▶ _AIM OF THE TASK_: Among the entries below, find the line with "Write part 2 of the Blender", then quote it and each following line up to and including the line with "eyes and whiskers.", and nothing else.

▶ _SOURCE MATERIAL_:
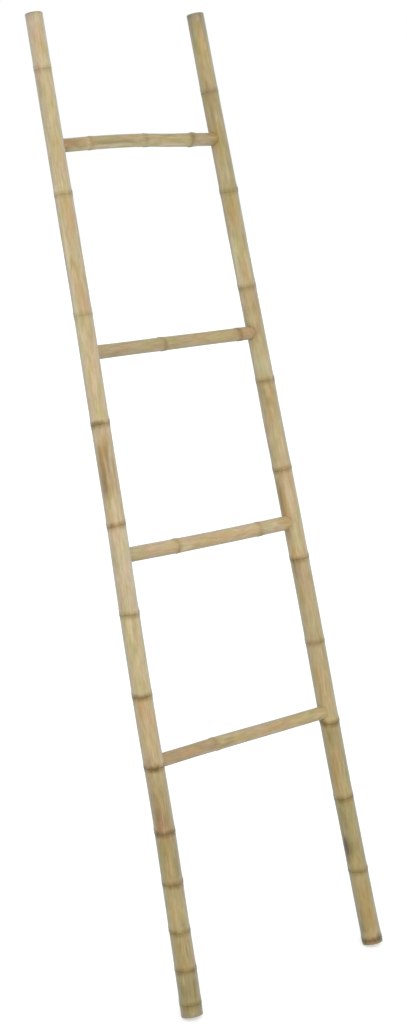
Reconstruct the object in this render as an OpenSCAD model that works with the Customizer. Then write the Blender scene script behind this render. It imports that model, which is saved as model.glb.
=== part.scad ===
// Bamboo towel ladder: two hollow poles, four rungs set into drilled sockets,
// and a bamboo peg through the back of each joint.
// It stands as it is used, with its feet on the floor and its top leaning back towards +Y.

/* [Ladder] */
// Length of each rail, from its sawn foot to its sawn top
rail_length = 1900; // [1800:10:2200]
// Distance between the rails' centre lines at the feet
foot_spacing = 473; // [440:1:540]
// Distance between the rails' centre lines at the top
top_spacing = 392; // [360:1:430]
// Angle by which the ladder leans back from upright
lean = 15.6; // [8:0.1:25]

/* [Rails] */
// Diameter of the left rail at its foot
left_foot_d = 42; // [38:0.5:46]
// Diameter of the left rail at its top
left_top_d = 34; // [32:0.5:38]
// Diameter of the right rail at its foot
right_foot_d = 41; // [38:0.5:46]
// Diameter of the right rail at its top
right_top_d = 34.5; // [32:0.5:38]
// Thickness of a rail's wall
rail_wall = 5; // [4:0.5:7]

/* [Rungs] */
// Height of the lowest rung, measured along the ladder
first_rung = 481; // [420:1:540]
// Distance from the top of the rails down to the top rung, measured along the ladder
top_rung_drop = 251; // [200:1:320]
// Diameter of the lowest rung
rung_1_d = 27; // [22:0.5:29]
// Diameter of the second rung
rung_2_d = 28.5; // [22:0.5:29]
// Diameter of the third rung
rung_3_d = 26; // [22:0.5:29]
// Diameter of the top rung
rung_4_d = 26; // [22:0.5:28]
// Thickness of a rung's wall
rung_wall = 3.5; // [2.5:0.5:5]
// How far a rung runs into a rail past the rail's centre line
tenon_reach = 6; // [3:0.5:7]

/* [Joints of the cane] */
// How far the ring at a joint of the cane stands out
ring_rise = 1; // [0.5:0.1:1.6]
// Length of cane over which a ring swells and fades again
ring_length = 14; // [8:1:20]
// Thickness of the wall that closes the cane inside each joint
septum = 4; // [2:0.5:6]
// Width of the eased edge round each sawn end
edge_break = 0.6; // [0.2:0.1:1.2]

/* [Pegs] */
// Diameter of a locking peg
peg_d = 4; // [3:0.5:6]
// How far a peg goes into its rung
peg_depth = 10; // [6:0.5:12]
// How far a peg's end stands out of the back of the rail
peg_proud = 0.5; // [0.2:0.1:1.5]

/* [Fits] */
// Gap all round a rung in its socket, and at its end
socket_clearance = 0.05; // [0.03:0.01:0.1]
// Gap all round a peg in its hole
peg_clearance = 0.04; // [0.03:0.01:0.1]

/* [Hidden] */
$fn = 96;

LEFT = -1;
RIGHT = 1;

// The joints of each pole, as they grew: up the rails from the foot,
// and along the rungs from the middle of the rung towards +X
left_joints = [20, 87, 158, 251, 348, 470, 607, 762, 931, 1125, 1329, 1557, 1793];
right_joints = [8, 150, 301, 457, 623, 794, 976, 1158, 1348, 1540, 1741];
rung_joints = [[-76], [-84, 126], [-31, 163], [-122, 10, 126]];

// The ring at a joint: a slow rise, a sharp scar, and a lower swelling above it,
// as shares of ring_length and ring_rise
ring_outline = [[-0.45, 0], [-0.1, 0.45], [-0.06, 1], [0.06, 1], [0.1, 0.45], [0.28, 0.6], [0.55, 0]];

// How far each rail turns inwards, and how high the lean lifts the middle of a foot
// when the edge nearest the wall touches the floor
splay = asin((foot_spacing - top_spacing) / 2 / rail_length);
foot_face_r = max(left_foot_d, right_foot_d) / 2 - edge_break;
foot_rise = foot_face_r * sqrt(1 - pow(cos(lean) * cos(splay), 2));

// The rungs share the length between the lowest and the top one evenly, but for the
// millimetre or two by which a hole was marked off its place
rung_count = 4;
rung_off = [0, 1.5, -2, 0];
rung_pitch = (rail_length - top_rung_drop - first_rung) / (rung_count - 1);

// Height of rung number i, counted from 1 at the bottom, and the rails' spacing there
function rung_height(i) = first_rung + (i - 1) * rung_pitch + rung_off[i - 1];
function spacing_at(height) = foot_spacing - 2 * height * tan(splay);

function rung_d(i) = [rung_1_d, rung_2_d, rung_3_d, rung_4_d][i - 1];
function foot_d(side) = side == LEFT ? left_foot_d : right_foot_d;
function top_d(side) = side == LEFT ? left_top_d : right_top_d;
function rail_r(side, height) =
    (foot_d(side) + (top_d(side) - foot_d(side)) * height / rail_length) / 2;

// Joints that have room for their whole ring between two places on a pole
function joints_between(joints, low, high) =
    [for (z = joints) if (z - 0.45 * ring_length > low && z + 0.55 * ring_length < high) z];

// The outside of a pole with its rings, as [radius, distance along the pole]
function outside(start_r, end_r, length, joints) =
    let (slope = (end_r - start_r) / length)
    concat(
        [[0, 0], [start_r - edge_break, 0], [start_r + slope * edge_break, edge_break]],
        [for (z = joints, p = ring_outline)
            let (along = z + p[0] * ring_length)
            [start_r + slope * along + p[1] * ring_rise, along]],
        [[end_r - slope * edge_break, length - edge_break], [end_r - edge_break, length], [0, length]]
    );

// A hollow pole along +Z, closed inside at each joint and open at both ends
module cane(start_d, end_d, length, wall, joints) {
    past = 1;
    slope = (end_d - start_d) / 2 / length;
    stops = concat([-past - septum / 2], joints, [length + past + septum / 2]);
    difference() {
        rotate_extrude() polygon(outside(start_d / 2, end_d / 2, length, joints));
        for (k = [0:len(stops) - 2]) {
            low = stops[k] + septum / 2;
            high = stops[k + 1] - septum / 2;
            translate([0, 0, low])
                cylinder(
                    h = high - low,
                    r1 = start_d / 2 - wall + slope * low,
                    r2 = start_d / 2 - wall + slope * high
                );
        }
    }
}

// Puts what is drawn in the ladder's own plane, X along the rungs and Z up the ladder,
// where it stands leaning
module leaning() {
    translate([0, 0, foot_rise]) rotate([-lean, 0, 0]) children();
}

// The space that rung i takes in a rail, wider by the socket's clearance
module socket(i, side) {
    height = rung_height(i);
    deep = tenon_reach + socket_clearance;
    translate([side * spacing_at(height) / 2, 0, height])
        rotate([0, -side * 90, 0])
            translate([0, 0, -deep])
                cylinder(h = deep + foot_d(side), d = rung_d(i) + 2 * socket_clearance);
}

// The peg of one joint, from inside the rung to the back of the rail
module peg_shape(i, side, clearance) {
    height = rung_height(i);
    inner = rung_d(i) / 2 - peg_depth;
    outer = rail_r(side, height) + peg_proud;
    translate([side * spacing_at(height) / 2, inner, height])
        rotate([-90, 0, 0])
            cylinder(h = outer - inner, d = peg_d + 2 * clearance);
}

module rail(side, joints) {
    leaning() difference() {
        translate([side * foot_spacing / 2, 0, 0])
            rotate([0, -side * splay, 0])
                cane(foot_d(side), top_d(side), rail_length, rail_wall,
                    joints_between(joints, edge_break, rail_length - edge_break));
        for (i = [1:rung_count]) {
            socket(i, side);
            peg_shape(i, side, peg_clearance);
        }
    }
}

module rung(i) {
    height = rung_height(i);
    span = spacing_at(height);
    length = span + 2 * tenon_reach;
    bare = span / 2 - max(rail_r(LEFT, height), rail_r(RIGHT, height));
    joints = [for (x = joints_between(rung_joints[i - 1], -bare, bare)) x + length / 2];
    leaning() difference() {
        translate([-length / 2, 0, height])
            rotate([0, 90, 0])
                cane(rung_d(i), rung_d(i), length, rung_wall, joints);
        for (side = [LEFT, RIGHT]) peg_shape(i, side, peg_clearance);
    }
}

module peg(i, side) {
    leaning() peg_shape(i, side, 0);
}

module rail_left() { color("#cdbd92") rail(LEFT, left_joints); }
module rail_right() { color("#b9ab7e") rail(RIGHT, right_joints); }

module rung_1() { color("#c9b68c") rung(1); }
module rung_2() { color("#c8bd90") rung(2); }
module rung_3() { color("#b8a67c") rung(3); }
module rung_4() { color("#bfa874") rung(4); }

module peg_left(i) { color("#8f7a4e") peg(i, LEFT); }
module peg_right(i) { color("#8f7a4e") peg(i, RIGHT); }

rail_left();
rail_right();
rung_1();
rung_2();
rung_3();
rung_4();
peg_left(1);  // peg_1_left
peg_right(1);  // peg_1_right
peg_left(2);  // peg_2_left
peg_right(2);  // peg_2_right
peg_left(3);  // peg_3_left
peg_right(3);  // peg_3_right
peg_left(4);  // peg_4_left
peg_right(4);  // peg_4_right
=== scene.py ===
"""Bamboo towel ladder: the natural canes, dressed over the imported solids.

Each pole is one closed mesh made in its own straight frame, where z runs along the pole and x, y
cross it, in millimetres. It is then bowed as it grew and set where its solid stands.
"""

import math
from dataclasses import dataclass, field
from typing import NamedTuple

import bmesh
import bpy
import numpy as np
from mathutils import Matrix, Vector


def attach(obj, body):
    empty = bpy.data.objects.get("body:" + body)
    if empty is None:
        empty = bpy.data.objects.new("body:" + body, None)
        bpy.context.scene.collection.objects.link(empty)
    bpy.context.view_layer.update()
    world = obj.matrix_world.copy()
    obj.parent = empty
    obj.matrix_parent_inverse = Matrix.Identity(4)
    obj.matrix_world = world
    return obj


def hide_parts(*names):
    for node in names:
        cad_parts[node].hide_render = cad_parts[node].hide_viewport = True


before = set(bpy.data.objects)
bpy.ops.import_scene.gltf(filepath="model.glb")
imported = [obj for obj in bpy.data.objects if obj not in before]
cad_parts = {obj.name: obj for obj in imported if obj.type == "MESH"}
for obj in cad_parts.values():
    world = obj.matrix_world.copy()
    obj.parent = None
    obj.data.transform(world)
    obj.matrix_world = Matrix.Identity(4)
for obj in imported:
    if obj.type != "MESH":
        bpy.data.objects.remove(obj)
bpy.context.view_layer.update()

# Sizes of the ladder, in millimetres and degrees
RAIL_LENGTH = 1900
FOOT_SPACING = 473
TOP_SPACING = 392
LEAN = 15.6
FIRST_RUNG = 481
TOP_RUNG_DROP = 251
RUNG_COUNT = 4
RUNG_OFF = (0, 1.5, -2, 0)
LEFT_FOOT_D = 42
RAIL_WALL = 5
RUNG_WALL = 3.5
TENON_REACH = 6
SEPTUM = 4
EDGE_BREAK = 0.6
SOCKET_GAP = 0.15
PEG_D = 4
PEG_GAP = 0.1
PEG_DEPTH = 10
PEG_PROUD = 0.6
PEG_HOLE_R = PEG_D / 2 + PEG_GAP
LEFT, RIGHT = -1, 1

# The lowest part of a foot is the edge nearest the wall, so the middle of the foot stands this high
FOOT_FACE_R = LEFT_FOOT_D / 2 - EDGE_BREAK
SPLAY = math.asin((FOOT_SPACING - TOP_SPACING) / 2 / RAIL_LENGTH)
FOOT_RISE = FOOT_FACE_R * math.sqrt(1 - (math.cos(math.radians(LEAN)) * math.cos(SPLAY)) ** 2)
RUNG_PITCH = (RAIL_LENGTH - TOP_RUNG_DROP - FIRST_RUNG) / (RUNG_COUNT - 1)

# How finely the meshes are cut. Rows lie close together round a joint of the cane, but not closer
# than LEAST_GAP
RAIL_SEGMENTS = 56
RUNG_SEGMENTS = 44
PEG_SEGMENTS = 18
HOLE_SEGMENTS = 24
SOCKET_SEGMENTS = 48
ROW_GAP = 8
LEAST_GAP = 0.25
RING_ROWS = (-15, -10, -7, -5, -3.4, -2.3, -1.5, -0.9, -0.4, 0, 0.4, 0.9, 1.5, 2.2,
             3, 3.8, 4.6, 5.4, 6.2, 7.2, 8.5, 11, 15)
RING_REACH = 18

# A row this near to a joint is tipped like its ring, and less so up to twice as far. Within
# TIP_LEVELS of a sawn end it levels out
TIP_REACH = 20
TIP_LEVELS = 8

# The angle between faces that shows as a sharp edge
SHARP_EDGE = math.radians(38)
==
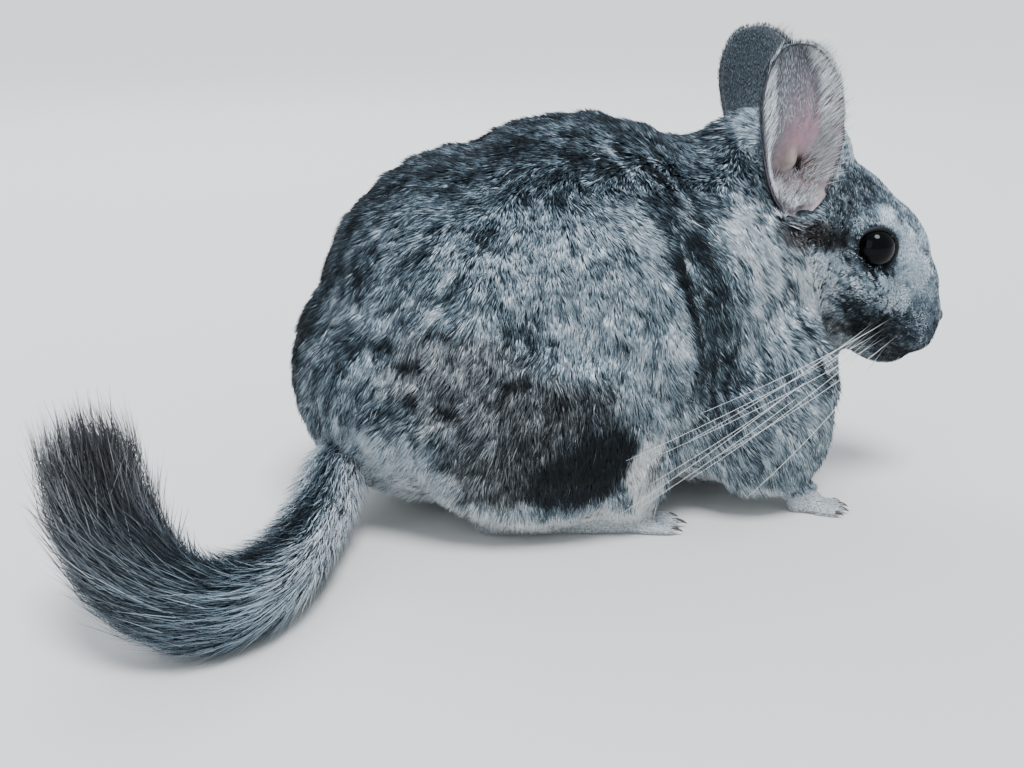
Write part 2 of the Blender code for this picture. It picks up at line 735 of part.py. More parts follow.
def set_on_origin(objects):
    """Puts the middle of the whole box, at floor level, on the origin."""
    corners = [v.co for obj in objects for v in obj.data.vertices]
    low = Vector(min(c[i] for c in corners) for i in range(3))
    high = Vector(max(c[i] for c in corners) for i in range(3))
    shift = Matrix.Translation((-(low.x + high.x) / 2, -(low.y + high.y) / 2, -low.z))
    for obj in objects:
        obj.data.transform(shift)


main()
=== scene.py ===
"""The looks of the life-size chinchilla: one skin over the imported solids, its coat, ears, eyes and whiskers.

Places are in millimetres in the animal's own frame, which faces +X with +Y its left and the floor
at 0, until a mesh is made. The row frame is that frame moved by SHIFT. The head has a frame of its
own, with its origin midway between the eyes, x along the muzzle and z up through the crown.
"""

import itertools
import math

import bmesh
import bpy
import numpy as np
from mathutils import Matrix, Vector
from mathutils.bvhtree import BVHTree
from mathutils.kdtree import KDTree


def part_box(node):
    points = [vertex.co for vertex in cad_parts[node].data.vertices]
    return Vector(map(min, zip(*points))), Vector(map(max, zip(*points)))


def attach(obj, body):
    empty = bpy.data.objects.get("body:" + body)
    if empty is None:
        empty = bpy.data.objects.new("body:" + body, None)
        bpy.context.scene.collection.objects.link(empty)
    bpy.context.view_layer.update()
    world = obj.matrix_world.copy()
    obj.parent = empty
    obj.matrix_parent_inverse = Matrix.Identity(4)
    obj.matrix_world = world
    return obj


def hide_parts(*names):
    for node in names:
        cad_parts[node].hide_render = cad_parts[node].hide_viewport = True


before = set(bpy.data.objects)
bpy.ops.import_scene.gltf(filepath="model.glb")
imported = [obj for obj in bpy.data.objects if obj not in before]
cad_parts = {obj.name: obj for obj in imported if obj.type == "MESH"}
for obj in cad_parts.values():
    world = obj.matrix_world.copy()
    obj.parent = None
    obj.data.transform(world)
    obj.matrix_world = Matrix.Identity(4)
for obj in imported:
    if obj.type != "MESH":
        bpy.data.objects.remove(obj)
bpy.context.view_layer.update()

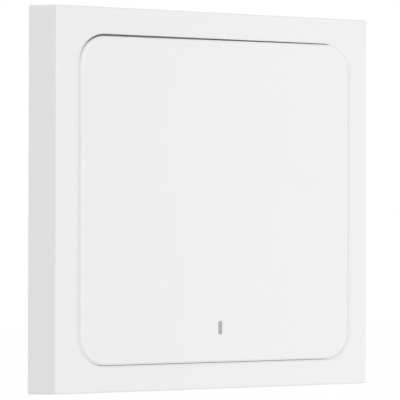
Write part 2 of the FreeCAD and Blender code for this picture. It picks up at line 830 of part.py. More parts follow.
==
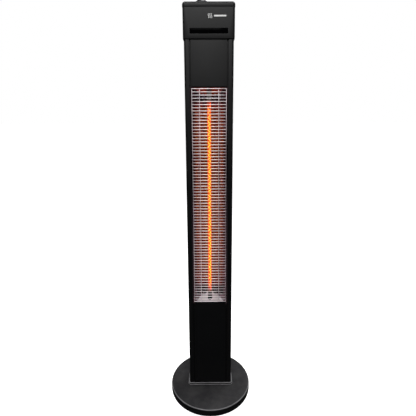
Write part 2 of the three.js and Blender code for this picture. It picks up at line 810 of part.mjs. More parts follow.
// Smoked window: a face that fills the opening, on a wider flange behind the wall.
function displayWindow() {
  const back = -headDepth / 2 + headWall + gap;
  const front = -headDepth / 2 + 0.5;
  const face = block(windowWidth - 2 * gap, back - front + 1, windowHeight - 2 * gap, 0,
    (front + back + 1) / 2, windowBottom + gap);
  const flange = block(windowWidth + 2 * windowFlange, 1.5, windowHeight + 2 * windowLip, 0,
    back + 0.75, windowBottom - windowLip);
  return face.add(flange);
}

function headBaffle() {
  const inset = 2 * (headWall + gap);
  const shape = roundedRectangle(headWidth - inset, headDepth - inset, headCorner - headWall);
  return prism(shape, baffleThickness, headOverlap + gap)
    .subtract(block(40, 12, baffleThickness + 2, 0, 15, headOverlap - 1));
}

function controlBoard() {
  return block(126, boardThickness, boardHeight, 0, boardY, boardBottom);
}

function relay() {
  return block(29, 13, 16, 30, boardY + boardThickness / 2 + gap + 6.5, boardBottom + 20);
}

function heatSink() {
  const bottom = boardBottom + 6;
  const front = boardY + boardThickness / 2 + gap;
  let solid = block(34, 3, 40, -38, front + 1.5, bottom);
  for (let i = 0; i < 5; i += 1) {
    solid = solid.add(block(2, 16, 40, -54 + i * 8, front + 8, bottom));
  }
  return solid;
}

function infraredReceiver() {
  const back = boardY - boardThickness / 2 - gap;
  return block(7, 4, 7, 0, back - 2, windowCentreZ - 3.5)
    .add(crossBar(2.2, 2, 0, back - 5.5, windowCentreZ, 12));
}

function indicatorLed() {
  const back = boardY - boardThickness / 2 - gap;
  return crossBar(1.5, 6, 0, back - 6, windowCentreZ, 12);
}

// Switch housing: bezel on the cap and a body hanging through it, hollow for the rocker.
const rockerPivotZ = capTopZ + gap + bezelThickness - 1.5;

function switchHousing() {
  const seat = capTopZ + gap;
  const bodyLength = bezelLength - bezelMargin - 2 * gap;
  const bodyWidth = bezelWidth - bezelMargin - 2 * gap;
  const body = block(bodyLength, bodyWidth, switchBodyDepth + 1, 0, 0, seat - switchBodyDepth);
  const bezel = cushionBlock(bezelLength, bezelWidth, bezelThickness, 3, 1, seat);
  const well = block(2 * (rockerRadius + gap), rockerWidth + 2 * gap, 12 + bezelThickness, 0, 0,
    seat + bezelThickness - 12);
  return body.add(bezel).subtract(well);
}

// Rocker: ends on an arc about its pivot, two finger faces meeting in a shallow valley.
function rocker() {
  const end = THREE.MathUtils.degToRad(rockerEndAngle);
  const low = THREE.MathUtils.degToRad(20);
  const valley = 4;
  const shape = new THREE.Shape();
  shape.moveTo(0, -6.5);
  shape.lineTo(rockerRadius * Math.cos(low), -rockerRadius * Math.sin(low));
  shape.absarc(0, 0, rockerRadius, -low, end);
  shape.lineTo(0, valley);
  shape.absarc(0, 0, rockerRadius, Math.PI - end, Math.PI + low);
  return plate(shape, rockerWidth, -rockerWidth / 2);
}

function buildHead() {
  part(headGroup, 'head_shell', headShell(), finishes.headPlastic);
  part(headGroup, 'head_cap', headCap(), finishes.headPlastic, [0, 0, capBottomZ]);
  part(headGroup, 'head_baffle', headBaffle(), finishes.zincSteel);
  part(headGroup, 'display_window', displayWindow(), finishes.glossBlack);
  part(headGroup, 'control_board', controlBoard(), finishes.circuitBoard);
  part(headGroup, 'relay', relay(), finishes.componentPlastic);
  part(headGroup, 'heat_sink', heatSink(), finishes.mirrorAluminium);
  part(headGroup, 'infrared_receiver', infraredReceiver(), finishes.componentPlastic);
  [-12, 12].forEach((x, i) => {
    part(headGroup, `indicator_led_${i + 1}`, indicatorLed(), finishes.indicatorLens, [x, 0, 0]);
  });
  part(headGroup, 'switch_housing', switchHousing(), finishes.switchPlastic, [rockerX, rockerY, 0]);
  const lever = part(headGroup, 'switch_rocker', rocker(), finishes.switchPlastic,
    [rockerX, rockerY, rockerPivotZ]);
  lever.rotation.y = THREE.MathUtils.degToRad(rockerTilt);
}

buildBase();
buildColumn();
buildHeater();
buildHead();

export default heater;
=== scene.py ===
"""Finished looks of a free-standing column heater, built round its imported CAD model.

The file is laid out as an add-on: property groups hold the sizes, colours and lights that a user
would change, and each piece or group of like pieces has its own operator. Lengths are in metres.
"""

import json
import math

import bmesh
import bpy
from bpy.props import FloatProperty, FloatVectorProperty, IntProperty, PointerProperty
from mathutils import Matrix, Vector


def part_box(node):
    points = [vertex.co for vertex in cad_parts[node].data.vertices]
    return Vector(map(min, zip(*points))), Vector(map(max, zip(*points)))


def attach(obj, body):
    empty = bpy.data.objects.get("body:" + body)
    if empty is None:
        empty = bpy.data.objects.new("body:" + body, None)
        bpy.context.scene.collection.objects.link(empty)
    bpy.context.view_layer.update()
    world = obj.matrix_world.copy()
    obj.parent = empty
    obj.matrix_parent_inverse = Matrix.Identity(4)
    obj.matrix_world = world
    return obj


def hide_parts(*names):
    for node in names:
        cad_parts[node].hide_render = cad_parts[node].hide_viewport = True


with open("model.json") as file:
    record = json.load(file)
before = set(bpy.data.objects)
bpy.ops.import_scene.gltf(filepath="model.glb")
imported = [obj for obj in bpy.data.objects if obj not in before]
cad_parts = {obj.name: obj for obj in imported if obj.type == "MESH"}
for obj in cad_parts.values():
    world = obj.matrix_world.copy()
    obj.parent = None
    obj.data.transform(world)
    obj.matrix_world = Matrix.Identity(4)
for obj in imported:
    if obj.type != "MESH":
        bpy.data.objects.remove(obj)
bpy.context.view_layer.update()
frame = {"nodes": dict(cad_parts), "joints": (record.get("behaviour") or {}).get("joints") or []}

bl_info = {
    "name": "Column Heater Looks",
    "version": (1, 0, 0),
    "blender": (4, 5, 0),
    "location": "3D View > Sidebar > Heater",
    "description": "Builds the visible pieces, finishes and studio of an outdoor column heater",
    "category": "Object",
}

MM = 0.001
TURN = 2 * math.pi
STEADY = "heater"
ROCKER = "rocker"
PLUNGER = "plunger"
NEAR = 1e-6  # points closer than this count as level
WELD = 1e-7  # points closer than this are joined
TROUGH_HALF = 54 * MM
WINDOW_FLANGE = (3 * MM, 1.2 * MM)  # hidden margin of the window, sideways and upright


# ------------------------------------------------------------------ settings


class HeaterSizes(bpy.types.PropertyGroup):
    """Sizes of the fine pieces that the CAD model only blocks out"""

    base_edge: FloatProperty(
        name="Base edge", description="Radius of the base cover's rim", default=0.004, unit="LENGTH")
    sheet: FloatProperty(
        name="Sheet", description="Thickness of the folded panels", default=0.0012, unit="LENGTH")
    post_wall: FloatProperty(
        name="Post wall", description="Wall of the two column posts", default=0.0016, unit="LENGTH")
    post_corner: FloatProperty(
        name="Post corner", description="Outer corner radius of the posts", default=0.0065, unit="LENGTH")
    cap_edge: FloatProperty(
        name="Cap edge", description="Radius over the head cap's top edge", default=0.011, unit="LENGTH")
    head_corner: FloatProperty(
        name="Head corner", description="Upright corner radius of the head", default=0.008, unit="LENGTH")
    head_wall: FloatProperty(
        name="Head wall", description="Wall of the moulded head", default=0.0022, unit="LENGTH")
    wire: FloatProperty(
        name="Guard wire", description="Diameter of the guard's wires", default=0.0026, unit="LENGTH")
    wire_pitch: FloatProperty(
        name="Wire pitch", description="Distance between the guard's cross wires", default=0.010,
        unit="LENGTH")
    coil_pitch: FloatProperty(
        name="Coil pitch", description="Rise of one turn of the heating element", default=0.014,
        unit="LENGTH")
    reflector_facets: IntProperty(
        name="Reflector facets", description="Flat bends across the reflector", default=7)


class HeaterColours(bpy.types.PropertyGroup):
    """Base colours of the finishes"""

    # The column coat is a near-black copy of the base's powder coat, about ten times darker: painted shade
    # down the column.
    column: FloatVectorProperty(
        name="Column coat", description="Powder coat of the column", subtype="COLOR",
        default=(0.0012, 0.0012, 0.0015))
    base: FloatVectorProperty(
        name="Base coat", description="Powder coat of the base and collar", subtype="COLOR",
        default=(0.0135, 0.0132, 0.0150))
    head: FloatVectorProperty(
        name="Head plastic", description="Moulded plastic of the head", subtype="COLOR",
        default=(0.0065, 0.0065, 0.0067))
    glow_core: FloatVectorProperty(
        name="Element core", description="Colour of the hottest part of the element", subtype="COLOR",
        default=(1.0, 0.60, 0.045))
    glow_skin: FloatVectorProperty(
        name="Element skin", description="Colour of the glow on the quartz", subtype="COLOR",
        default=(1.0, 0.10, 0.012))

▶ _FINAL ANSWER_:
Write part 2 of the Blender code for this picture. It picks up at line 735 of part.py. More parts follow.
def set_on_origin(objects):
    """Puts the middle of the whole box, at floor level, on the origin."""
    corners = [v.co for obj in objects for v in obj.data.vertices]
    low = Vector(min(c[i] for c in corners) for i in range(3))
    high = Vector(max(c[i] for c in corners) for i in range(3))
    shift = Matrix.Translation((-(low.x + high.x) / 2, -(low.y + high.y) / 2, -low.z))
    for obj in objects:
        obj.data.transform(shift)


main()
=== scene.py ===
"""The looks of the life-size chinchilla: one skin over the imported solids, its coat, ears, eyes and whiskers.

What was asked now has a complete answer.